Einstein’s Intuition : Quantum Space Theory

Hm interesting, this looks good, certainly better than standard model...

pilot wave

In 1867, William Thomson (also known as Lord Kelvin) proposed “one of the most beautiful ideas in the history of science,” — that atoms are vortices in the aether. He recognized that if topologically distinct quantum vortices are naturally and reproducibly authored by the properties of the aether, then those vortices are perfect candidates for being the building blocks of the material world. When Hermann Helmholtz demonstrated that “vortices exert forces on one another, and those forces take a form reminiscent of the magnetic forces between wires carrying electric currents,” Thomson’s passion for this proposal caught fire.
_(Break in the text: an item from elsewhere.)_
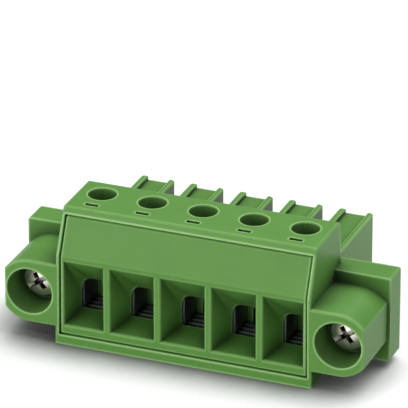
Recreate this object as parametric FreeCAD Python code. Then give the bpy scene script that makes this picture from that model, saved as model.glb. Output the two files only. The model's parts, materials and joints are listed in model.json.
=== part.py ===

Using Helmholtz’s theorems, he demonstrated that a non-viscous medium does in fact only admit distinct types, or species, of vortices. And he showed that once these vortices form they can persist without end, and that they have a propensity to aggregate into a variety of quasi-stable arrangements. This convinced Thomson that vorticity is the key to explaining how the few types of fundamental matter particles — each existing in very large numbers of identical copies — arise in Nature. Despite the elegance of Thomson’s idea, the entire project was abandoned when the Michelson-Morley experiment ruled out the possibility that the luminiferous aether was actually there. Interpreting these vortices to critically depend on the aether (instead of allowing for some other medium to be the substrate that supports them) scientists dropped the idea altogether — unwittingly throwing the baby out with the bathwater.